In order to efficiently process and manipulate the states and the individual cards, Freecell Solver contains a great deal of preprocessor macros. Java does not have a preprocessor, and therefore one will need to either:
- Replace them with methods. This would mean lower speed.
- Use a preprocessor (such as filepp) to process the code. This would mean that problems would be harder to track, line numbers may be skewed, and the development environment may not necessarily support it.
- Use the expressions encapsulated by the macros verbatim in the code. This would make it less modular.
Another fact that may incur a lot of overhead in Java is the fact that in some functions Freecell Solver uses a great deal of nested loops and conditionals to search for suitable moves. A loop in Java has more speed overhead than its C equivalent, and together it will probably add up.
Potentially, also all the arrays that are extensively used by Freecell Solver may incur speed overheads due to the fact Java also does bounds checking.
Finally, Freecell Solver uses a lot of C-isms. It compares structs using memcmp(), copies adjacent regions of memory using memcpy(), etc. These have a more limited support in Java, and may not necessarily make sense all of the time.
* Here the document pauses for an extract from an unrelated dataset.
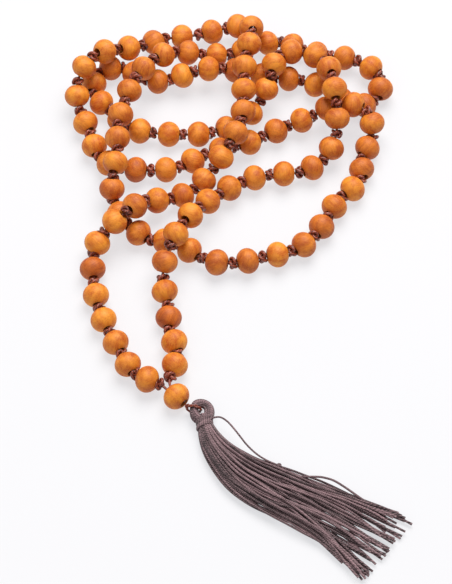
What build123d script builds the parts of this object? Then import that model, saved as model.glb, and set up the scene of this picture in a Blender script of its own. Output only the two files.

To sum up, while one can write a program that will be compatible in its output to Freecell Solver in Java, it will feel less native there, and will probably be much slower and more memory hungry. All of these things add up to a lot. C is the best language for writing a Freecell solver in.
Conclusion
Despite the fact that computers have become much faster, and that there are now high level languages whose run-time speed is very adequate, C still has its uses. Whether you want your code to be self-contained (and not contain a huge run-time), or you want to have a fine-grained memory allocation, or you want to interoperate with your system's native built-ins, C may be the best choice. It is insightful to know, and often proves very useful. And it still has its place.